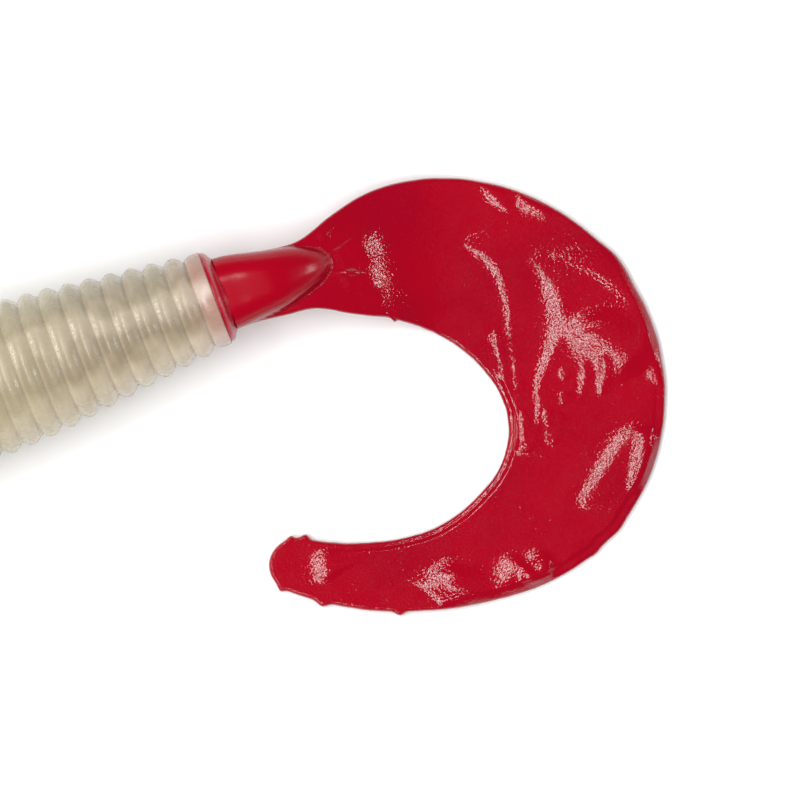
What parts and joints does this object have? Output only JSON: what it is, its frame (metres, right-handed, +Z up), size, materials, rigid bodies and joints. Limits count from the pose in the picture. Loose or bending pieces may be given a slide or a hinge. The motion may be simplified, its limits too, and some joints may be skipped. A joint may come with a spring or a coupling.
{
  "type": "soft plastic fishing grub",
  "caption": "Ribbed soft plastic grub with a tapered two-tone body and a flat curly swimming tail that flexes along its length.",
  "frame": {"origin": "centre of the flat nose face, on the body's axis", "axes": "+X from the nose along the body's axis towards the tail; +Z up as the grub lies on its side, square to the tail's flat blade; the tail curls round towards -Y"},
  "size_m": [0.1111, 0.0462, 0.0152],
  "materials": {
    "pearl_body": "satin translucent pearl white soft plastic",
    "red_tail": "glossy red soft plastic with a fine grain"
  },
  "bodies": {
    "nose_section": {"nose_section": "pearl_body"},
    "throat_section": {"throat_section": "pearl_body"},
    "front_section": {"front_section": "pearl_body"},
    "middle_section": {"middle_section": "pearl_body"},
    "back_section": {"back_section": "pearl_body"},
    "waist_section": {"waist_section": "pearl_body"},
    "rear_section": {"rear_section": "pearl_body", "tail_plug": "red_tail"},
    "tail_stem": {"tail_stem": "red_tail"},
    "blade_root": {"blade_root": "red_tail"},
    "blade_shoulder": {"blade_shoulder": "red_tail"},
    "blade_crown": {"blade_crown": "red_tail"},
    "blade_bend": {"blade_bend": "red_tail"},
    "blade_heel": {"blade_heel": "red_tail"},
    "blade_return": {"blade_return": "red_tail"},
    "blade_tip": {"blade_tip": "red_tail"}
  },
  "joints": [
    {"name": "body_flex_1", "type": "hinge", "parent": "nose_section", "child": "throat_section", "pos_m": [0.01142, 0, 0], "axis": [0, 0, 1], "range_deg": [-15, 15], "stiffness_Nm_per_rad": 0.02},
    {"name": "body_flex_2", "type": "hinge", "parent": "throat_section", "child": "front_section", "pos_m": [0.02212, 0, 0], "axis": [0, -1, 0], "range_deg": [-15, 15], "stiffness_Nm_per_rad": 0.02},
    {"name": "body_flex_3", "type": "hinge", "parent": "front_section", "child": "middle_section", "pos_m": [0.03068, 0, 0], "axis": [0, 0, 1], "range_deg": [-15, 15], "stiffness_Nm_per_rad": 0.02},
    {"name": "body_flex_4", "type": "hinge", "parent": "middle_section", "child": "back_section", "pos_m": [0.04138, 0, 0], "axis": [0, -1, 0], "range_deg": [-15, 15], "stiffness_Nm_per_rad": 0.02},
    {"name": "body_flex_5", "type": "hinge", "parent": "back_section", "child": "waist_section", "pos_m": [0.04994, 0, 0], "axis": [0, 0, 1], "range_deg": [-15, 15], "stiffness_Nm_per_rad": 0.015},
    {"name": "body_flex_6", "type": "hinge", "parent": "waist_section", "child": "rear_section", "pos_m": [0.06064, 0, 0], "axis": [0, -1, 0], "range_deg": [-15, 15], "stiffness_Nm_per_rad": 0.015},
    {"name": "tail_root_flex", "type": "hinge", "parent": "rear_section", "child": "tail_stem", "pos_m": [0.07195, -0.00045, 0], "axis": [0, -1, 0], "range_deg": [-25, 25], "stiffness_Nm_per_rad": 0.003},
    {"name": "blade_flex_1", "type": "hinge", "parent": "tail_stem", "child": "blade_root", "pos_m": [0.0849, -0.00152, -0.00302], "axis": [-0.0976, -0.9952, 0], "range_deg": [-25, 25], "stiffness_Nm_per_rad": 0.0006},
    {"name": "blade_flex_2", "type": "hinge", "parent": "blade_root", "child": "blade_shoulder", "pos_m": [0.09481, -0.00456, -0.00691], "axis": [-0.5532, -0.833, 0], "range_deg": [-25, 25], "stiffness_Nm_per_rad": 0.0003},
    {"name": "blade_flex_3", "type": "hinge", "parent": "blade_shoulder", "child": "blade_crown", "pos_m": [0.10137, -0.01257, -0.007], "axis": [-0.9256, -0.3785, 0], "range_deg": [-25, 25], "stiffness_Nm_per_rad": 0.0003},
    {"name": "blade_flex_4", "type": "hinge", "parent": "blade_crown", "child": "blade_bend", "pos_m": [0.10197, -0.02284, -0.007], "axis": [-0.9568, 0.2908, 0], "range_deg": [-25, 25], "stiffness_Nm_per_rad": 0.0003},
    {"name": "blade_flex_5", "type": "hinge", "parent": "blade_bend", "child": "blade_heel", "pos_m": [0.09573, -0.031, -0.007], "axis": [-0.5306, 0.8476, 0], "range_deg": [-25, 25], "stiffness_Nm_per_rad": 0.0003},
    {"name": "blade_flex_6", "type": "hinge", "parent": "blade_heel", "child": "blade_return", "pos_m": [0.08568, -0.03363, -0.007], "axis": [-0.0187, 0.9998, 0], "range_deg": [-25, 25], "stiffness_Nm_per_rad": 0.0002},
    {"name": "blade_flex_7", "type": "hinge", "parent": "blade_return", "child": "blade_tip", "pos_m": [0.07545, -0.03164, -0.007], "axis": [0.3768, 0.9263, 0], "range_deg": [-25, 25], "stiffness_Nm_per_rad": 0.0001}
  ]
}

...

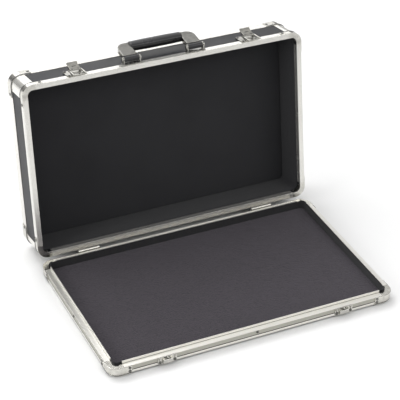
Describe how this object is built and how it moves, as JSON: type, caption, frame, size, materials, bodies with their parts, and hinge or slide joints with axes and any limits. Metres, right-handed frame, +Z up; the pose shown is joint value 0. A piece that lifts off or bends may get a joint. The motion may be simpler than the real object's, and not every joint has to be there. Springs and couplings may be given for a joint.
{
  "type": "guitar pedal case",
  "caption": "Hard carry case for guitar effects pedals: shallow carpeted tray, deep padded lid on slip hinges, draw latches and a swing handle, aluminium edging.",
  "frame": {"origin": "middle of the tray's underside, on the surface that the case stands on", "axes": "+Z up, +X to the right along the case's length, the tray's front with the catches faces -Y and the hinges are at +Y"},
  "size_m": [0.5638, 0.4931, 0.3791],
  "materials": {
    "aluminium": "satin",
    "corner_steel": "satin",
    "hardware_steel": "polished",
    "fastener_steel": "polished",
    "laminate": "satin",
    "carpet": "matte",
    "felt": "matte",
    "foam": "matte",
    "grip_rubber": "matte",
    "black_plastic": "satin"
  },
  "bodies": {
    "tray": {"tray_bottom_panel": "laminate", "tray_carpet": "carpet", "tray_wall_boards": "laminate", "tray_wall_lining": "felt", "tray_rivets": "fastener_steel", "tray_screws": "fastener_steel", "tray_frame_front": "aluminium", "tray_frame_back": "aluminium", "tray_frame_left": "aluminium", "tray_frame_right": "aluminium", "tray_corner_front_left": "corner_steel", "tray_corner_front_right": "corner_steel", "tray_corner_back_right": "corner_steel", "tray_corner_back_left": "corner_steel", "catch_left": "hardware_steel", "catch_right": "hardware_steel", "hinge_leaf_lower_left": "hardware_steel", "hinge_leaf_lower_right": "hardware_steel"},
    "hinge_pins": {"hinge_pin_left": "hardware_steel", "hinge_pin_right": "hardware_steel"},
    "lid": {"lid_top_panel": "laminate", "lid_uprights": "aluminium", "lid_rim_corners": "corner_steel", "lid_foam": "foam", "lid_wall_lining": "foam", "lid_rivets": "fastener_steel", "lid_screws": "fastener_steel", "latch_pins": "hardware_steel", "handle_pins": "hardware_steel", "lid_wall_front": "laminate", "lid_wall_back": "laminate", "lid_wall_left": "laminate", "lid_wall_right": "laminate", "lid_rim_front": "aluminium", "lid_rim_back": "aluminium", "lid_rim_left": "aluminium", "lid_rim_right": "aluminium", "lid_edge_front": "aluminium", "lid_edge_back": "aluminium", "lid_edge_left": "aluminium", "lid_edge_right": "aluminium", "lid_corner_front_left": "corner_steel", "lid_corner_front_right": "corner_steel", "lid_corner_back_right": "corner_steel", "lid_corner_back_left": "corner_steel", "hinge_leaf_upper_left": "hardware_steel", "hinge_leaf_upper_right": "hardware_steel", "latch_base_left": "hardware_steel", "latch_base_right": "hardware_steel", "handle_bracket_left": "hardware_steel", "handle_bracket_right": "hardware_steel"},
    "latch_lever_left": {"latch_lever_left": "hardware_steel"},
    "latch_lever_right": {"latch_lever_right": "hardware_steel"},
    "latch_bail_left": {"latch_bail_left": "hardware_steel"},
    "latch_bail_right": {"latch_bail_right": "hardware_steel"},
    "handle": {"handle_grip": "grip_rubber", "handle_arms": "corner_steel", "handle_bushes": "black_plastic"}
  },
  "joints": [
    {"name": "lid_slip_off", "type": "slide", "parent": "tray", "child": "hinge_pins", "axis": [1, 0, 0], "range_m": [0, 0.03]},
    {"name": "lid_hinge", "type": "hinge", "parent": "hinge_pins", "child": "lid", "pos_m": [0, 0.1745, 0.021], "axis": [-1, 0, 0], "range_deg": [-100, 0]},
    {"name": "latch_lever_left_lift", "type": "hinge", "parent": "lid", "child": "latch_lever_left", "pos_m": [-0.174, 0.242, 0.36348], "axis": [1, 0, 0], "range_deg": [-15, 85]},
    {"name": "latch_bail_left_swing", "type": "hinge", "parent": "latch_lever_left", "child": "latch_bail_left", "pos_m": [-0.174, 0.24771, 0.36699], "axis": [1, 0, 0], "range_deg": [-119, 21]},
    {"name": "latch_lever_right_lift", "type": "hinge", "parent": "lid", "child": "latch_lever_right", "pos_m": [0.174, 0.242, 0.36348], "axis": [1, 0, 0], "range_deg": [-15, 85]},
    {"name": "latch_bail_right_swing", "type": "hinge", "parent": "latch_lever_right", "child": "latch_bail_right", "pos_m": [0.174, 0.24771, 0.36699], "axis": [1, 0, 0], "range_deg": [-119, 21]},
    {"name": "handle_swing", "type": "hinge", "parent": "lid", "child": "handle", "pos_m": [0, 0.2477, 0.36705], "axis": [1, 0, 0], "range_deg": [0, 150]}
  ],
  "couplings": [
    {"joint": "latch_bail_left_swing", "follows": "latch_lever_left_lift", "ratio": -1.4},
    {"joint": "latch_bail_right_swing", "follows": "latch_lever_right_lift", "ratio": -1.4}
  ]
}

## Task
Find the lines containing "from" and list every one of them.

## Complete response
What parts and joints does this object have? Output only JSON: what it is, its frame (metres, right-handed, +Z up), size, materials, rigid bodies and joints. Limits count from the pose in the picture. Loose or bending pieces may be given a slide or a hinge. The motion may be simplified, its limits too, and some joints may be skipped. A joint may come with a spring or a coupling.
  "frame": {"origin": "centre of the flat nose face, on the body's axis", "axes": "+X from the nose along the body's axis towards the tail; +Z up as the grub lies on its side, square to the tail's flat blade; the tail curls round towards -Y"},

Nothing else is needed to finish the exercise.